Jeffrey Carroll (born November 6, 1994) is an American professional basketball player for Helsinki Seagulls in the Finnish Korisliiga. He played college basketball for the Oklahoma State Cowboys.

College career
Carroll averaged 8.2 points and 4.0 rebounds per game as a sophomore at Oklahoma State. As a junior, Carroll was named to the Second-team All-Big 12. He averaged 17.5 points and 6.6 rebounds per game. Carroll missed the first three games of his senior season as the program was under review.

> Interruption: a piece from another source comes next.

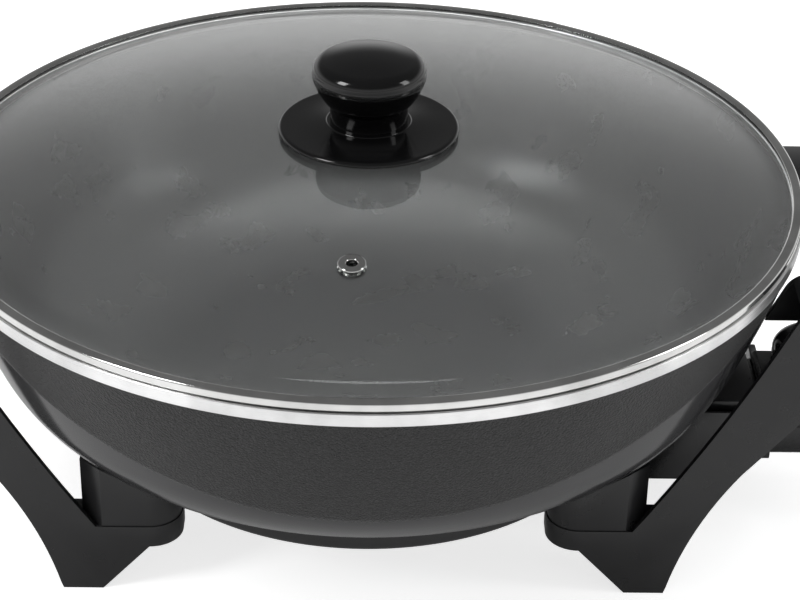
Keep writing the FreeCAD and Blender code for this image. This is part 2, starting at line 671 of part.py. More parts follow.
def make_sleeve():
    foot = (dim.pad_start, ORIGIN, dim.sleeve_height)
    length = dim.sleeve_end - dim.pad_start
    tube = cylinder("sleeve_tube", dim.sleeve_radius, foot, length, "x")
    bore = cylinder("sleeve_bore_rod", dim.sleeve_bore,
                    (dim.pad_start + dim.sheet_wall, ORIGIN, dim.sleeve_height), length, "x")
    return cut("probe_sleeve", tube, bore)


# The socket that guards the pins and takes the control's nose
def make_socket():
    root = box("socket_root",
               (dim.socket_root_x - dim.socket_root_length, -dim.socket_root_y, dim.socket_root_foot),
               (dim.socket_step_x, dim.socket_root_y, dim.socket_top))
    mouth = box("socket_mouth", (dim.socket_step_x, -dim.socket_mouth_y, dim.socket_mouth_foot),
                (dim.socket_end_x, dim.socket_mouth_y, dim.socket_top))
    cap = box("socket_cap", (dim.socket_step_x - dim.lug_overlap, -dim.socket_cap_y, dim.socket_top),
              (dim.socket_end_x, dim.socket_cap_y, dim.socket_cap_top))
    wall = dim.socket_wall
    partition = dim.bead_start + dim.bead_length / 2 - wall / 2
    tools = [
        box("socket_heel_cut",
            (dim.cover_radius - dim.socket_back, -dim.socket_root_y - dim.over, dim.socket_heel_top),
            (dim.socket_heel_x, dim.socket_root_y + dim.over, dim.socket_top + dim.over)),
        cylinder("socket_cover_cut", dim.cover_radius + dim.cover_clearance, (ORIGIN, ORIGIN, ORIGIN),
                 dim.shoulder_height),
        box("socket_mouth_hollow",
            (dim.socket_step_x - dim.over, wall - dim.socket_mouth_y, dim.socket_mouth_foot + wall),
            (dim.socket_end_x + dim.over, dim.socket_mouth_y - wall, dim.socket_top - wall / 2)),
        box("socket_root_hollow", (partition + wall, wall - dim.socket_root_y, dim.socket_root_foot + wall),
            (dim.socket_step_x - wall / 2, dim.socket_root_y - wall, dim.socket_top - wall)),
        box("socket_inner_way", (partition + wall, wall - dim.socket_mouth_y, dim.socket_mouth_foot + wall),
            (dim.socket_step_x, dim.socket_mouth_y - wall, dim.socket_top - wall)),
        box("socket_back_hollow",
            (dim.cover_radius - dim.socket_back, wall - dim.socket_root_y, dim.socket_root_foot + wall),
            (partition, dim.socket_root_y - wall, dim.socket_top - wall)),
        cylinder("socket_sleeve_hole", dim.sleeve_radius, (partition - dim.over, ORIGIN, dim.sleeve_height),
                 wall + dim.over * 2, "x"),
        *mirrored_pair("socket_groove", lambda name: box(
            name, (dim.socket_step_x + dim.groove_inset, dim.socket_cap_y, dim.groove_foot),
            (dim.socket_end_x - dim.groove_inset, dim.groove_side_y, dim.socket_top + dim.over))),
    ]
    for side, sign in (("rear", 1), ("front", -1)):
        foot = (partition - dim.over, dim.pin_offset * sign, dim.pin_height)
        tools.append(cylinder(f"socket_bead_hole_{side}", dim.bead_radius, foot,
                              wall + dim.over * 2, "x"))
        foot = (dim.socket_lug_x, dim.socket_lug_y * sign, dim.socket_top - wall - dim.over)
        tools.append(cylinder(f"socket_screw_hole_{side}", dim.small_screw_radius + dim.play, foot,
                              wall + dim.over * 2))
    return cut("probe_socket", fuse("socket_solid", root, mouth, cap), fuse("socket_tools", *tools))


# The side frames: two legs and a handle in one moulding
def side_outline():
    """A leg and the end of its handle, seen from the front, from the foot's inner corner."""
    edge = dim.grip_edge
    knee_end = dim.knee_x + dim.knee_curve * sine(dim.knee_lean)
    return [
        (dim.foot_inner_x, ORIGIN),
        (dim.foot_outer_x, ORIGIN),
        (dim.heel_x, dim.heel_height),
        (dim.calf_x, dim.calf_height, dim.calf_curve, RIGHT),
        (dim.knee_x, dim.knee_height),
        (knee_end, dim.grip_foot, dim.knee_curve, RIGHT),
        (dim.grip_outer_x - edge, dim.grip_foot),
        (dim.grip_outer_x, dim.grip_foot + edge, edge, LEFT),
        (dim.grip_outer_x, dim.grip_top - edge),
        (dim.grip_outer_x - edge, dim.grip_top, edge, LEFT),
        (dim.crest_x, dim.grip_top),
        (dim.crest_foot_x, dim.crest_foot_height, dim.crest_curve, LEFT),
        (dim.notch_x, dim.arm_top, dim.shin_curve, RIGHT),
        (dim.arm_flat_x, dim.arm_top),
        (dim.arm_flat_x, dim.arm_foot),
    ]


def arm_outline(inset, rear, root_x):
    """An arm seen from above, on the -Y side: its inner end is rounded."""
    front = inset - dim.panel_y
    corner = dim.arm_flat_x - dim.arm_end_x - inset
    return [
        (root_x, rear),
        (dim.arm_end_x + inset, rear),
        (dim.arm_end_x + inset, front + corner),
        (dim.arm_flat_x, front, corner, LEFT),
        (root_x, front),
    ]


def handle_plan():
    """The handle seen from above: open towards the bowl, with a bar for the fingers."""
    inner_x, corner, gap = dim.crest_foot_x - dim.gap_reach, dim.grip_corner, dim.gap_corner
    outer_x, side, mouth = dim.grip_outer_x, dim.panel_y, dim.arm_gap_y
    return [
        (inner_x, -side),
        (outer_x - corner, -side),
        (outer_x, corner - side, corner, LEFT),
        (outer_x, side - corner),
        (outer_x - corner, side, corner, LEFT),
        (inner_x, side),
        (inner_x, mouth),
        (dim.grip_inner_x - gap, mouth),
        (dim.grip_inner_x, mouth - gap, gap, RIGHT),
        (dim.grip_inner_x, gap - mouth),
        (dim.grip_inner_x - gap, -mouth, gap, RIGHT),
        (inner_x, -mouth),
    ]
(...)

As a senior, Carroll was named to the Third-team All-Big 12. He averaged 15.4 points, 6.2 rebounds and 1.8 assists per game.

Professional career
After going undrafted in the 2018 NBA draft, he joined the Los Angeles Lakers for the 2018 NBA Summer League, averaging 4.2 points and 2.0 rebounds per game. On July 19, 2018, Carroll signed with the Lakers. On October 8, 2018, Carroll was waived by the Lakers. He subsequently signed with the Lakers' G League affiliate, the South Bay Lakers.

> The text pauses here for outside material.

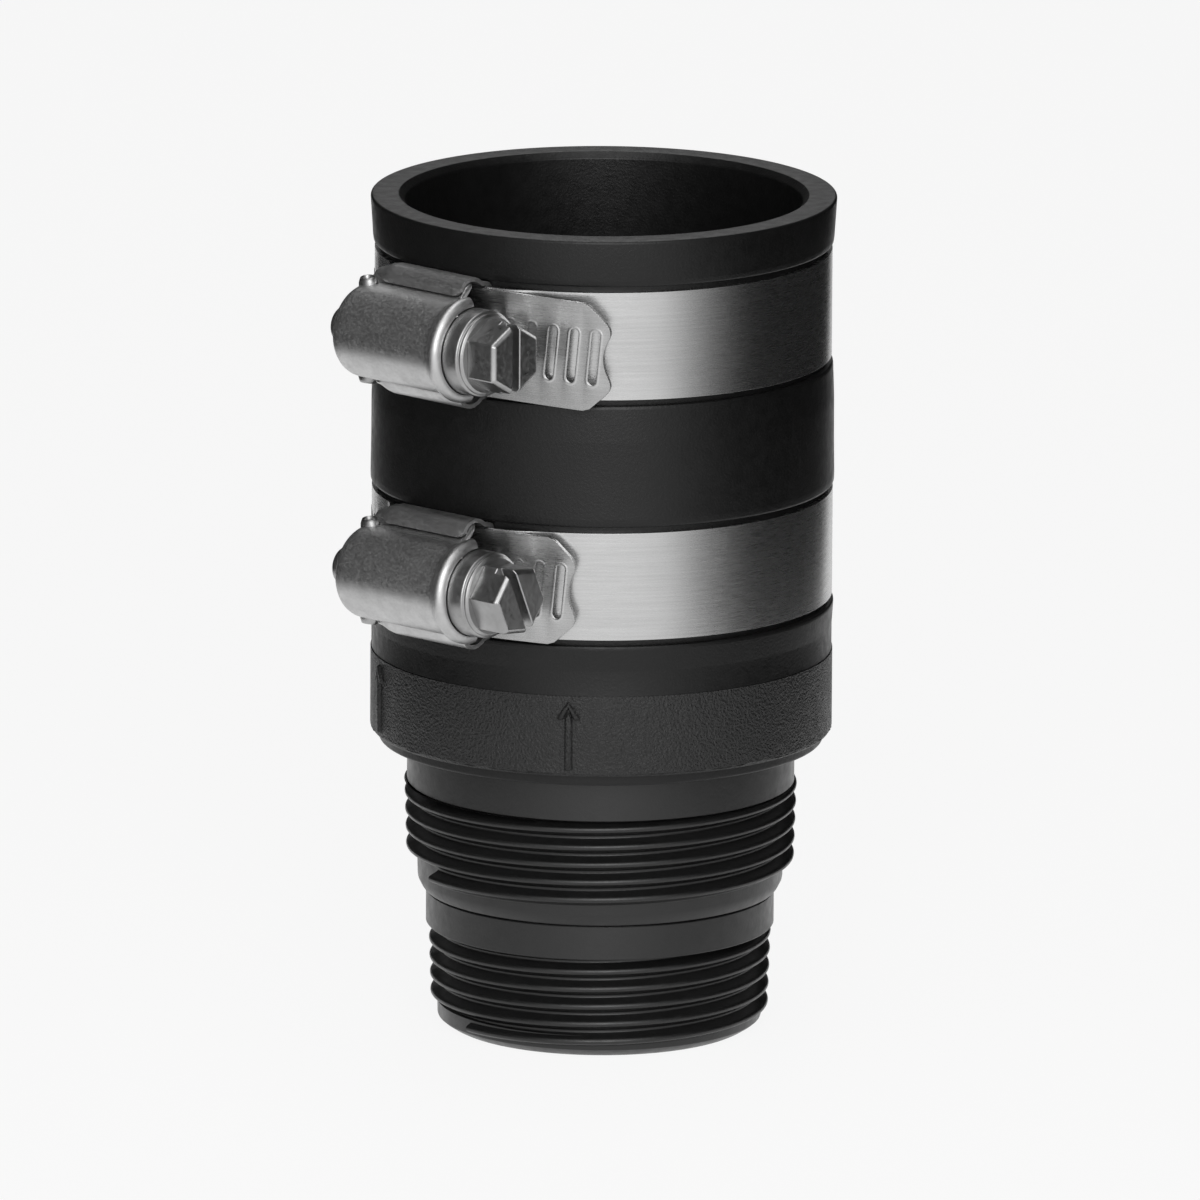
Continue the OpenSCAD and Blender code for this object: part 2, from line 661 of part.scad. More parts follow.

During the 2019–20 season he played in the Italian second tier national league, the Serie A2 Basket for Bergamo Basket, averaging 17.9 points and 6.2 rebounds per game. On May 22, 2020, Carroll signed with Universo Treviso Basket in the top tier LBA Italian league.

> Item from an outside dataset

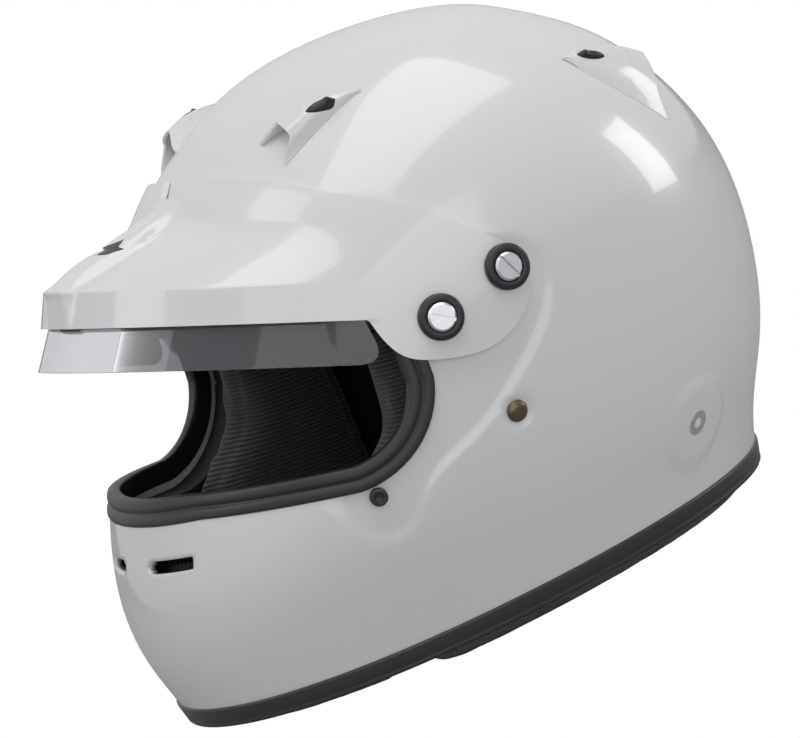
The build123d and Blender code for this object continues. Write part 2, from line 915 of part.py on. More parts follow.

In June 2020, it was revealed that Carroll was a victim of former assistant coach Lamont Evans, who was sentenced to three months in prison on bribery charges. This was related to Carroll's three-game suspension in college.

At the beginning of 2021, before the end of the 2020–21 LBA season, Carroll moves from Treviso back to the Serie A2 signing for Pallacanestro Biella. After a brief stint with Pallacanestro Forlì, at the end of December, 2021 he would sign a contract with Eurobasket Roma.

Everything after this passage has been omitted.